Let’s go through some examples to reinforce the concept.
In one case, we start with a 1,3-dicarbonyl and react it with an alpha-beta unsaturated ester in the presence of a base. As usual, we begin by identifying the most acidic proton—it’s the one between the two carbonyl groups. The base deprotonates this position, forming our enolate nucleophile. Then, the enolate attacks the beta position of the unsaturated ester, forming the 1,5-dicarbonyl product after the acidic workup.
Here’s one more example:
In another example, I have an intramolecular Michael addition.
Here, the Michael donor and acceptor are part of the same molecule. The base again deprotonates the most acidic proton, forming an enolate. This enolate then attacks the intramolecular alpha-beta unsaturated site, forming a new carbon-carbon bond and, ultimately, a six-membered ring after the final acidic workup. Intramolecular reactions like this are quite common and can sneak up on you during exams, so always watch out for the possibility of intramolecular cyclization when both a donor and acceptor are present in the same molecule.
Finally, let’s look at a more complex scenario: a molecule with two alpha-beta unsaturated groups—essentially a double Michael acceptor.
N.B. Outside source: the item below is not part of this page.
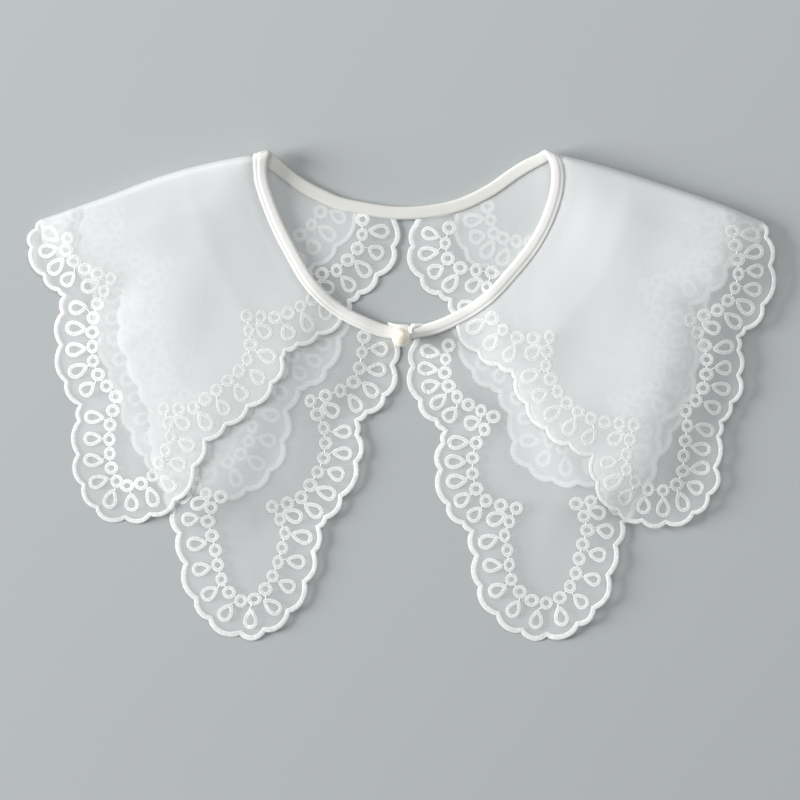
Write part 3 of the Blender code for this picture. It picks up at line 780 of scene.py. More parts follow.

The base first deprotonates the carbon between two nitrile groups, creating a resonance-stabilized anionic species. This enolate then attacks one of the Michael acceptors, forming a new carbon-carbon bond. But because there’s a second Michael acceptor present, the reaction doesn’t stop there. The intermediate can undergo a second Michael addition, ultimately forming a bicyclic structure after the acidic workup.
So what do you think about the Michael addition? It’s a powerful and versatile tool in synthetic organic chemistry, and you’re almost guaranteed to see it on your final exam. Make sure you understand the mechanism and can recognize when a Michael addition might occur, especially if there’s an intramolecular component involved.